▶ AIM OF THE TASK: Write out the listing below again, precisely as it is given.

········

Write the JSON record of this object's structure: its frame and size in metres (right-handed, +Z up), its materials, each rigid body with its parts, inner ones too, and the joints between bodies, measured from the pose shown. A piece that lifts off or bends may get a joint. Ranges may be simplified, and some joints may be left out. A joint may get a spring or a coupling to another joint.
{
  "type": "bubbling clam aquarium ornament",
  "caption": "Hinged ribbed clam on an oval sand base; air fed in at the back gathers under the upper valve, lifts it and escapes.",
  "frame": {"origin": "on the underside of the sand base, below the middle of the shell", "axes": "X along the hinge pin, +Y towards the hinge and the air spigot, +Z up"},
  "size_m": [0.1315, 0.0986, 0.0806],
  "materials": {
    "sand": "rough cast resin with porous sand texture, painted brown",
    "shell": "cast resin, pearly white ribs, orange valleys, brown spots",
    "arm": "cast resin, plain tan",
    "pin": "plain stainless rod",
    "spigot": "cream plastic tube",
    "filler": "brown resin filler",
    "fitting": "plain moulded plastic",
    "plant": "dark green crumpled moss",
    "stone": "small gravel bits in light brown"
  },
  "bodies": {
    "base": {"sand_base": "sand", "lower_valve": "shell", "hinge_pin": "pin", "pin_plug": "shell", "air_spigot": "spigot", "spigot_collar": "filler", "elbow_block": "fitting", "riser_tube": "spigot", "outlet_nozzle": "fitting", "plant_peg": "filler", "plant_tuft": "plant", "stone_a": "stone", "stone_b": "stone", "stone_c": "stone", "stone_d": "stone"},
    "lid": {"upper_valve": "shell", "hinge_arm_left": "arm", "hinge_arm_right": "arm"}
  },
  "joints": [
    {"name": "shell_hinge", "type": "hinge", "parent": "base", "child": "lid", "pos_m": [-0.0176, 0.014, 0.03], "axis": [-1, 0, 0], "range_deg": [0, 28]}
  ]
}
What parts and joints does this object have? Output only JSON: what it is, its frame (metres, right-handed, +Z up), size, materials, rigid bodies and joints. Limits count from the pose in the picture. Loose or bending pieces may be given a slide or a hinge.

········

▶ EXPECTED ANSWER:
Write the JSON record of this object's structure: its frame and size in metres (right-handed, +Z up), its materials, each rigid body with its parts, inner ones too, and the joints between bodies, measured from the pose shown. A piece that lifts off or bends may get a joint. Ranges may be simplified, and some joints may be left out. A joint may get a spring or a coupling to another joint.
{
  "type": "bubbling clam aquarium ornament",
  "caption": "Hinged ribbed clam on an oval sand base; air fed in at the back gathers under the upper valve, lifts it and escapes.",
  "frame": {"origin": "on the underside of the sand base, below the middle of the shell", "axes": "X along the hinge pin, +Y towards the hinge and the air spigot, +Z up"},
  "size_m": [0.1315, 0.0986, 0.0806],
  "materials": {
    "sand": "rough cast resin with porous sand texture, painted brown",
    "shell": "cast resin, pearly white ribs, orange valleys, brown spots",
    "arm": "cast resin, plain tan",
    "pin": "plain stainless rod",
    "spigot": "cream plastic tube",
    "filler": "brown resin filler",
    "fitting": "plain moulded plastic",
    "plant": "dark green crumpled moss",
    "stone": "small gravel bits in light brown"
  },
  "bodies": {
    "base": {"sand_base": "sand", "lower_valve": "shell", "hinge_pin": "pin", "pin_plug": "shell", "air_spigot": "spigot", "spigot_collar": "filler", "elbow_block": "fitting", "riser_tube": "spigot", "outlet_nozzle": "fitting", "plant_peg": "filler", "plant_tuft": "plant", "stone_a": "stone", "stone_b": "stone", "stone_c": "stone", "stone_d": "stone"},
    "lid": {"upper_valve": "shell", "hinge_arm_left": "arm", "hinge_arm_right": "arm"}
  },
  "joints": [
    {"name": "shell_hinge", "type": "hinge", "parent": "base", "child": "lid", "pos_m": [-0.0176, 0.014, 0.03], "axis": [-1, 0, 0], "range_deg": [0, 28]}
  ]
}
What parts and joints does this object have? Output only JSON: what it is, its frame (metres, right-handed, +Z up), size, materials, rigid bodies and joints. Limits count from the pose in the picture. Loose or bending pieces may be given a slide or a hinge.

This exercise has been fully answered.